DATASET RECORDS:
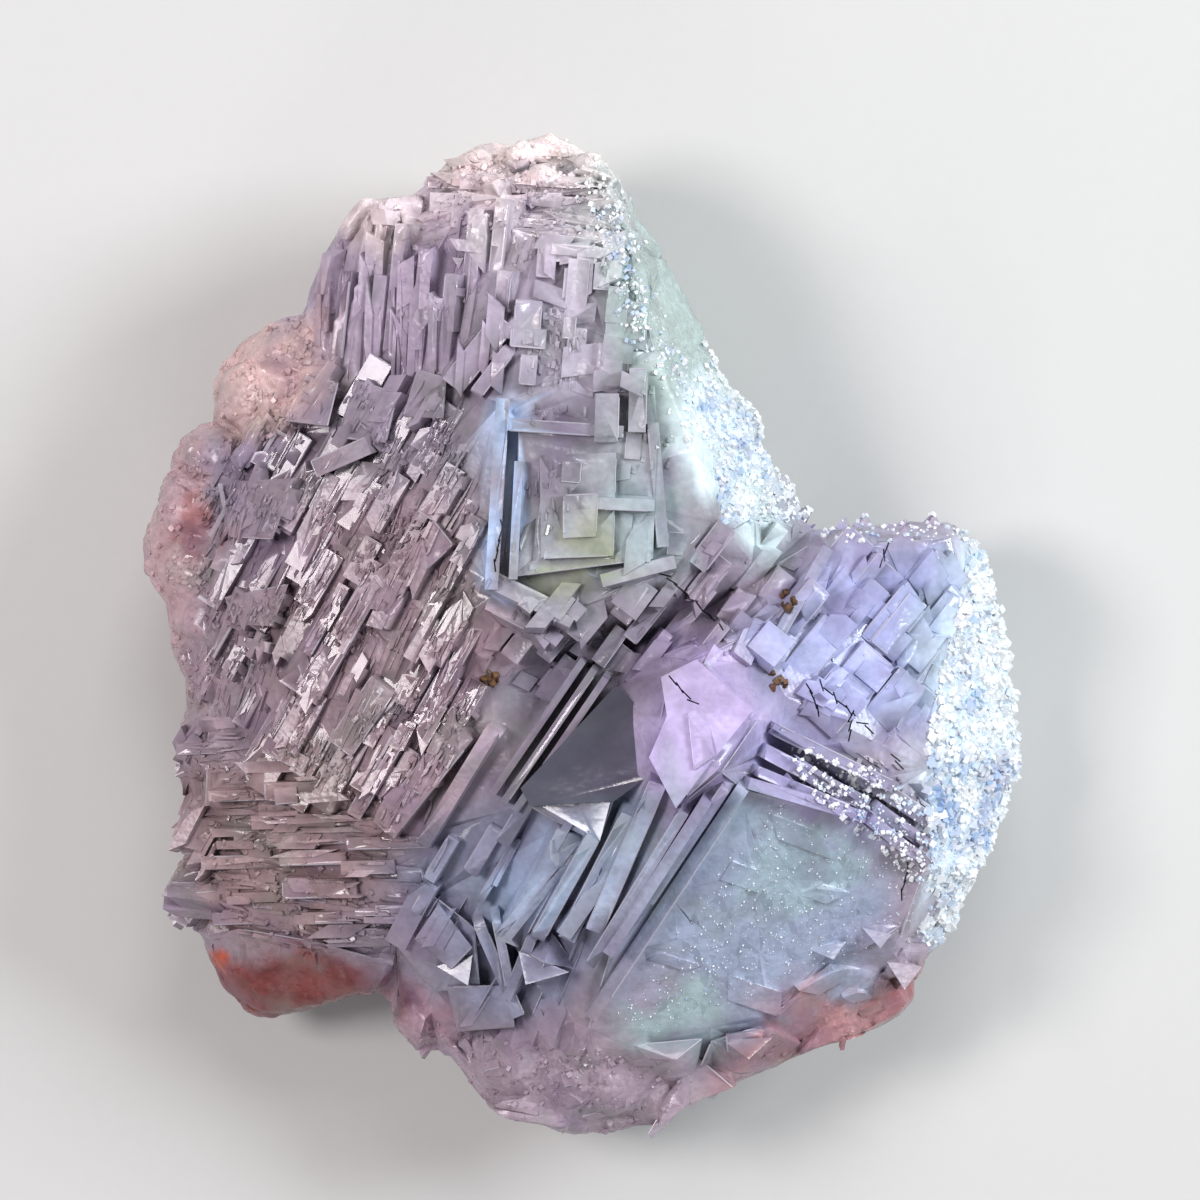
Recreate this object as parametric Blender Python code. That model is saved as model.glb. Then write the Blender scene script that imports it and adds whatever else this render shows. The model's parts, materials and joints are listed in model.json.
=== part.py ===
"""Fluorite specimen: one intergrown mass of stepped cubes, lying on its broken back with its face up.

Metres, +Z up. The origin is below the middle of the specimen, on the surface that it lies on.
Looking down on it, +Y is the way from the rounded foot to the crown. Points and sizes in the
lists are in millimetres.
"""

import math
import random

import bmesh
import bpy
from mathutils import Matrix, Vector
from mathutils.bvhtree import BVHTree
from mathutils.geometry import delaunay_2d_cdt

MM = 0.001

# How far inside the outline the crystals at the rim end.
LIMIT_INSET = 0.16

# The outline seen from above, clockwise from the crown. It sets the width and the height.
OUTLINE = [
    (-2.1, 35.25), (-1.2, 34.4), (1.5, 33.6), (2.3, 32.5), (4.0, 29.5), (5.9, 26.5), (8.4, 21.5),
    (9.4, 19.0), (10.3, 17.4), (12.0, 16.2), (12.7, 14.7), (12.2, 13.6), (12.8, 12.4), (14.6, 10.9),
    (15.1, 8.7), (16.2, 7.5), (20.4, 7.8), (23.0, 8.1), (26.0, 7.9), (27.6, 6.8), (28.4, 5.4),
    (28.8, 4.1), (29.9, 1.2), (30.4, -1.4), (30.2, -2.6), (30.8, -4.0), (30.6, -5.7), (31.2, -8.2),
    (30.8, -10.9), (29.9, -12.8), (29.1, -15.0), (28.1, -16.6), (27.2, -18.6), (25.7, -21.5),
    (24.6, -22.4), (23.5, -24.1), (23.7, -25.2), (23.0, -26.6), (20.2, -27.8), (16.1, -29.0),
    (13.2, -30.5), (9.8, -31.8), (7.6, -32.6), (5.6, -34.2), (2.4, -34.7), (1.8, -35.25),
    (-1.0, -35.1), (-2.9, -34.2), (-5.0, -33.9), (-6.9, -32.9), (-8.5, -30.4), (-9.2, -29.4),
    (-10.4, -29.6), (-11.7, -29.1), (-13.6, -27.0), (-13.6, -25.8), (-14.7, -25.4), (-16.1, -25.3),
    (-17.8, -26.2), (-21.1, -27.0), (-22.5, -27.2), (-23.9, -26.7), (-25.0, -25.8), (-27.2, -21.6),
    (-27.2, -20.5), (-29.1, -19.1), (-29.4, -17.8), (-28.0, -15.4), (-28.6, -13.7), (-27.9, -11.4),
    (-28.5, -9.2), (-28.4, -6.1), (-27.7, -4.9), (-28.1, -2.9), (-29.1, -0.6), (-28.8, 0.2),
    (-29.3, 2.8), (-30.7, 3.6), (-31.2, 7.1), (-29.9, 9.9), (-30.3, 10.8), (-29.4, 12.1),
    (-28.5, 14.1), (-26.4, 15.1), (-26.0, 16.2), (-26.2, 18.6), (-22.9, 22.1), (-19.6, 22.6),
    (-19.0, 25.1), (-17.6, 27.8), (-16.1, 30.0), (-15.2, 30.7), (-11.3, 30.9), (-10.8, 32.1),
    (-9.6, 32.6), (-9.2, 33.6), (-6.3, 34.6), (-4.7, 34.4), (-3.3, 35.0),
]

# Height of the rim, by direction from the middle, in degrees from +X.
RIM = [
    (-180, 9.5), (-145, 8.5), (-128, 6.0), (-112, 9.0), (-90, 11.5), (-60, 10.5), (-40, 9.5),
    (-15, 7.5), (0, 8.5), (16, 12.0), (35, 14.0), (70, 14.0), (92, 15.5), (122, 12.5), (145, 9.0),
    (180, 9.5),
]

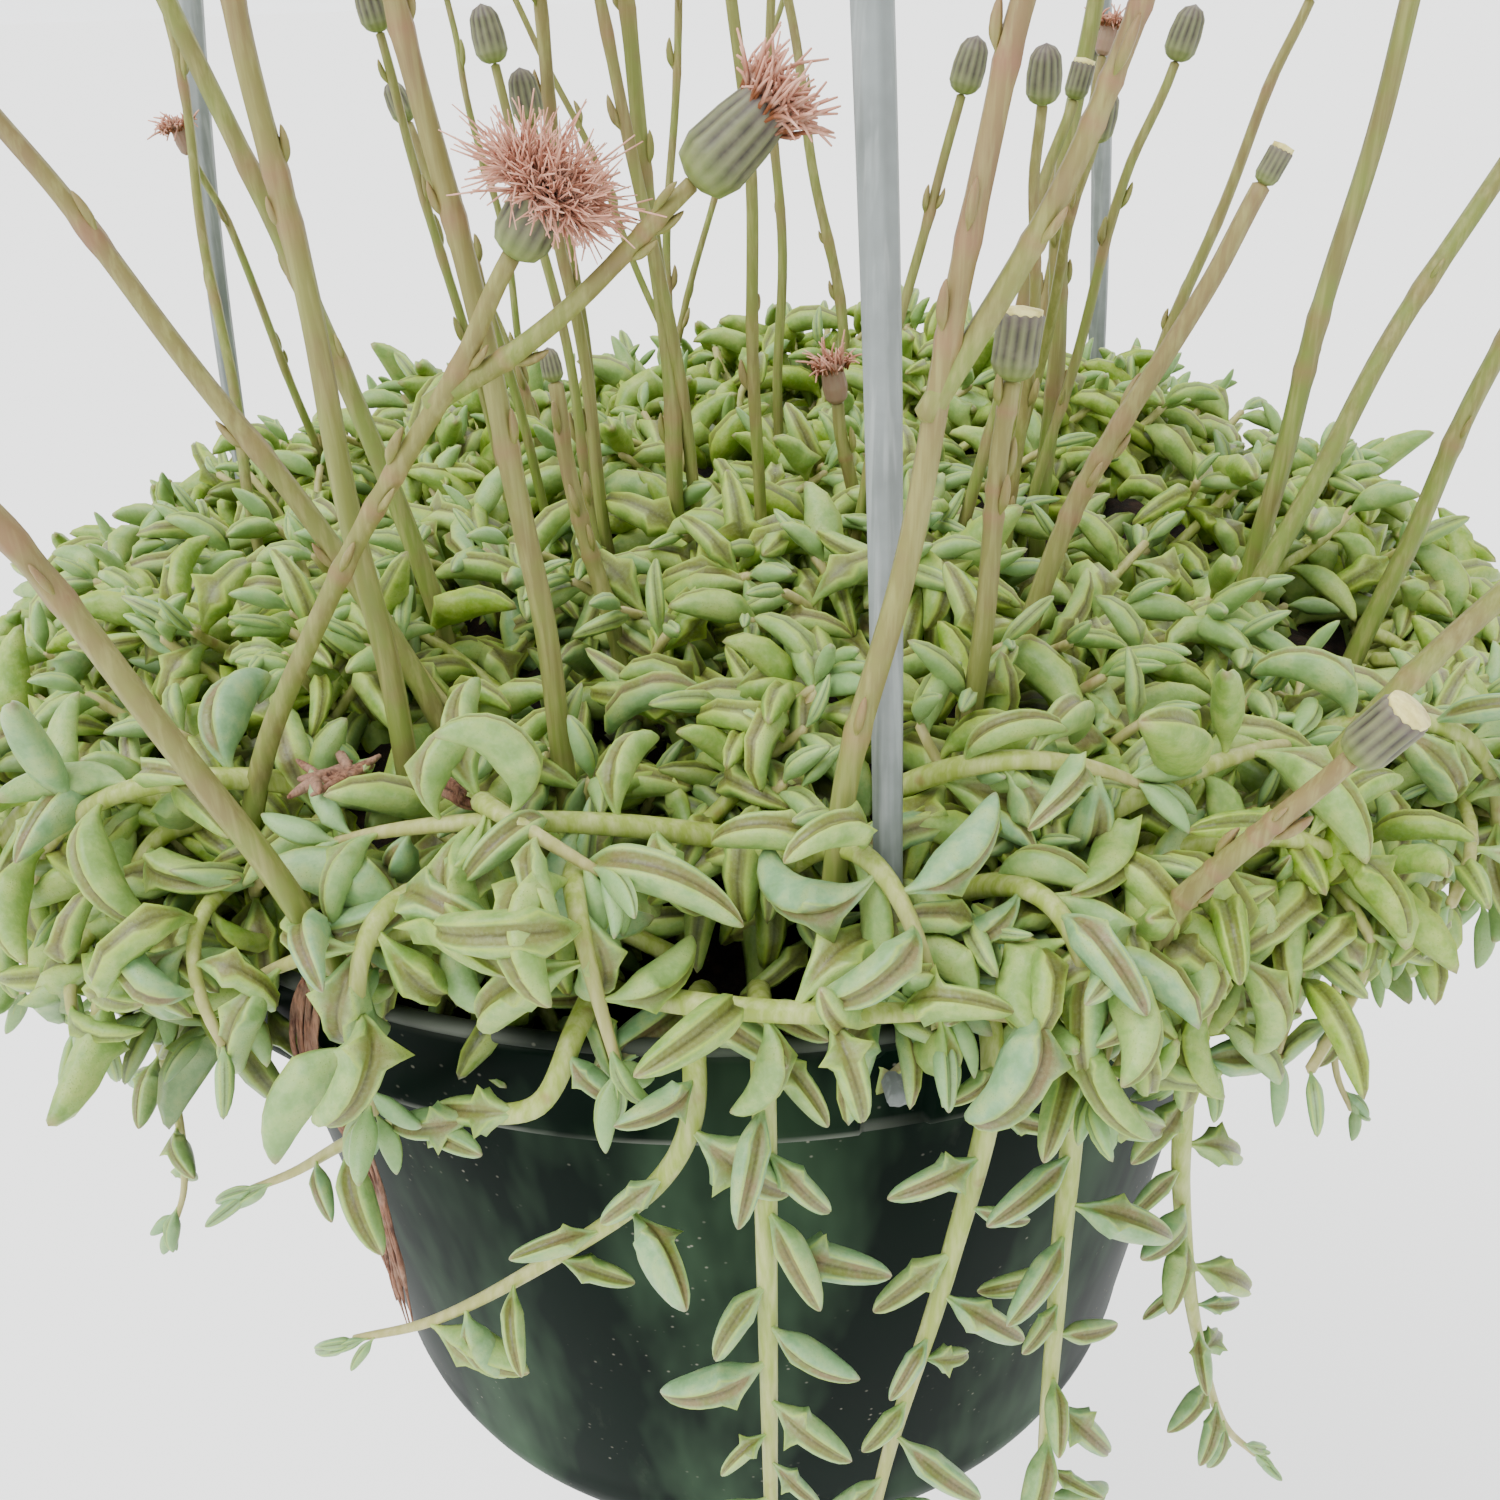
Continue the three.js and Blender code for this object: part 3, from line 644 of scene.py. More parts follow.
def add_leaves(surface, root, forward, up, length, bend, fin, width, sway, section, rings, **values):
    """Curved leaves with two fins, one leaf for each root.

    The middle line is an arc that turns by bend away from the leaf's face, and strays sideways by sway
    times the square of the share walked. The section is scaled by LEAF_OUTLINE, with more depth in the
    middle, and each ridge is pushed out beside FIN_PLACE by a short peak, so that it stands out as a
    pointed fin.
    """
    side = unit(np.cross(up, forward))
    up = np.cross(forward, side)
    share = np.concatenate([rings, [0.0, 1.0]])
    bend = np.maximum(np.abs(bend), 0.05)[:, None] * np.sign(bend + 1e-9)[:, None]
    angle = bend * share
    middle_x = np.sin(angle) / bend
    middle_z = -(1 - np.cos(angle)) / bend
    half = np.interp(rings, *LEAF_OUTLINE.T)[None, :] * width[:, None]
    deep = half * (0.95 + 0.3 * np.sin(np.pi * rings))
    bell = np.clip(1 - np.abs(rings - FIN_PLACE) / FIN_SPREAD, 0, 1) ** 1.3 * (fin * width)[:, None]
    bell = bell[..., None]
    across, height = section.T
    on_ridge = (height > RIDGE_LEVEL) * 1.0
    near_ridge = 0.7 * (np.abs(across) > 0.8) * (height > -0.1) * (1 - on_ridge)
    lateral = half[..., None] * across + bell * np.sign(across) * (near_ridge + 1.5 * on_ridge)
    raised = deep[..., None] * height + bell * on_ridge * 0.2
    turn = angle[:, :-2, None]
    x = middle_x[:, :-2, None] + raised * np.sin(turn) + bell * on_ridge * 0.2
    z = middle_z[:, :-2, None] + raised * np.cos(turn)
    y = lateral + (sway[:, None] * rings**2)[..., None]
    poles = (middle_x[:, -2:], sway[:, None] * np.array([0.0, 1.0]), middle_z[:, -2:])
    x, y, z = (np.concatenate([part.reshape(len(root), -1), pole], 1)[..., None]
               for part, pole in zip((x, y, z), poles))
    local = x * forward[:, None] + y * side[:, None] + z * up[:, None]
    vertices = root[:, None] + length[:, None, None] * local
    face = (height > 0.4) * (np.abs(across) < 0.6) * (1 - np.abs(across) * 2)
    fade = smooth(0.12, 0.34, rings)[:, None] * (1 - 0.6 * smooth(0.9, 1.0, rings))[:, None]
    surface.add(vertices, *ring_faces(len(rings), len(section)),
                face=with_poles(face * fade),
                ridge=with_poles(on_ridge * smooth(0.1, 0.3, rings)[:, None]),
                along=with_poles(np.repeat(rings, len(section)), 0, 1),
                **{key: value[:, None] for key, value in values.items()})


def leaf_tint(root, rng):
    """How waxy each leaf is, from 0 to 1: patchy over the mound, and more so towards the front."""
    patch = waves(root, 70 * MM, 21) * 0.18 - root[:, 1] / RIM_RADIUS * 0.3
    return np.clip(0.32 + patch + rng.normal(0, 0.2, len(root)), 0, 1)


def leafy_path(surface, paths, shares, size, rng, section, rings, lift, outward, shade=0.0):
    """Leaves in a spiral along each path.

    Each leaf leaves the stem sideways and a little forwards, is lifted towards the sky and pulled
    outward, and turns its face to the stem's tip and the sky. The last few are small, young and have
    smaller fins, down to none at the tip.
    """
    copies, count = len(paths), len(shares)
    tangent, side, normal = path_frames(paths)
    root, ahead, side, normal = (stations(a, shares) for a in (paths, tangent, side, normal))
    spiral = np.arange(count) * math.radians(GOLDEN_TURN) + rng.uniform(0, 2 * np.pi, (copies, 1))
    spiral = spiral + rng.normal(0, 0.25, (copies, count))
    spoke = np.cos(spiral)[..., None] * side + np.sin(spiral)[..., None] * normal
    sky = np.array([0.0, 0.0, 1.0])
    tip = smooth(0.78, 1.0, np.asarray(shares))[None, :, None]
    forward = spoke * (1 - 0.55 * tip) + ahead * (0.35 + 0.8 * tip) + sky * lift + outward
    forward = unit(forward + rng.normal(0, 0.16, forward.shape))
    up = unit(ahead * 0.55 + sky + rng.normal(0, 0.65, forward.shape))
    up = unit(up - forward * (up * forward).sum(-1, keepdims=True))
    grown = 1 - 0.5 * tip[..., 0]
    length = size * grown * rng.uniform(0.74, 1.15, (copies, count))
    young = np.broadcast_to(tip[..., 0], (copies, count))
    many = copies * count
    root, forward, up = (part.reshape(many, 3) for part in (root, forward, up))
    young = young.ravel()
    fin = rng.choice([0.0, 0.25, 0.5, 0.9], many, p=[0.25, 0.3, 0.3, 0.15]) * (1 - young)
    add_leaves(surface, root, forward, up, length.ravel(),
               rng.uniform(1.2, 3.1, many) * (1 - 0.6 * young), fin,
               rng.uniform(0.105, 0.14, many), rng.normal(0, 0.17, many), section, rings,
               tint=leaf_tint(root, rng), young=young, shade=np.full(many, shade))


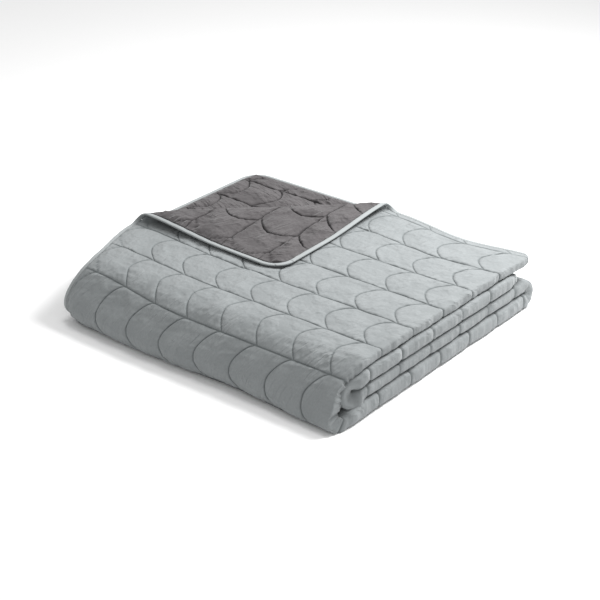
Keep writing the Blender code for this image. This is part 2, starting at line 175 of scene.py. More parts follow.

PROBLEM REQUIREMENTS:
Print exactly the lines from the beginning of the entries through the line with "LIMIT_INSET = 0.16". Output nothing more.

TASK RESULT:
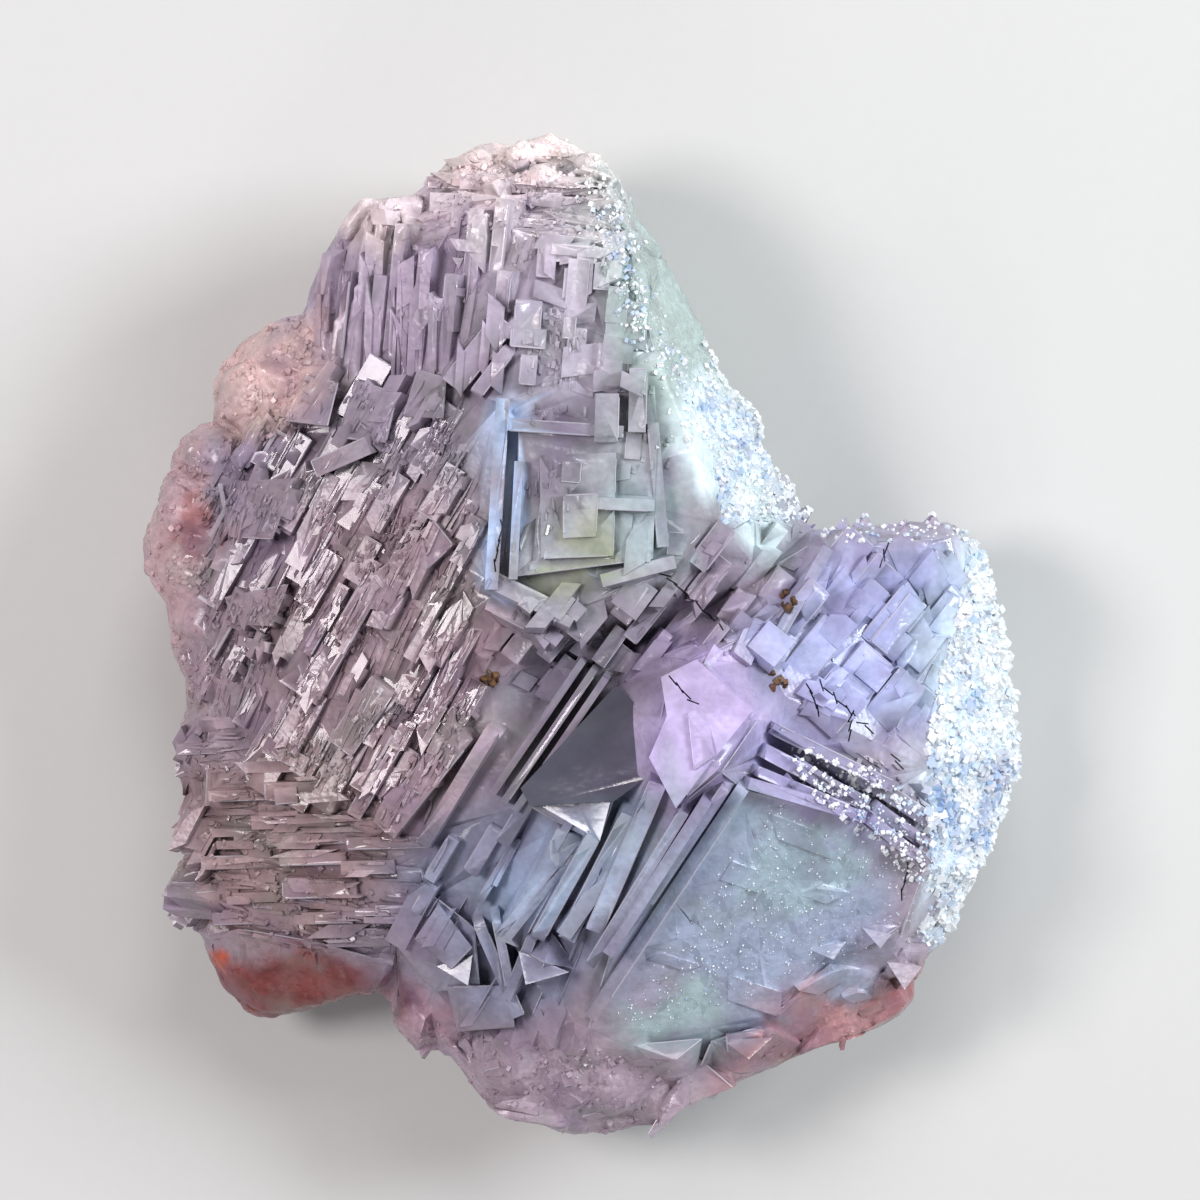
Recreate this object as parametric Blender Python code. That model is saved as model.glb. Then write the Blender scene script that imports it and adds whatever else this render shows. The model's parts, materials and joints are listed in model.json.
=== part.py ===
"""Fluorite specimen: one intergrown mass of stepped cubes, lying on its broken back with its face up.

Metres, +Z up. The origin is below the middle of the specimen, on the surface that it lies on.
Looking down on it, +Y is the way from the rounded foot to the crown. Points and sizes in the
lists are in millimetres.
"""

import math
import random

import bmesh
import bpy
from mathutils import Matrix, Vector
from mathutils.bvhtree import BVHTree
from mathutils.geometry import delaunay_2d_cdt

MM = 0.001

# How far inside the outline the crystals at the rim end.
LIMIT_INSET = 0.16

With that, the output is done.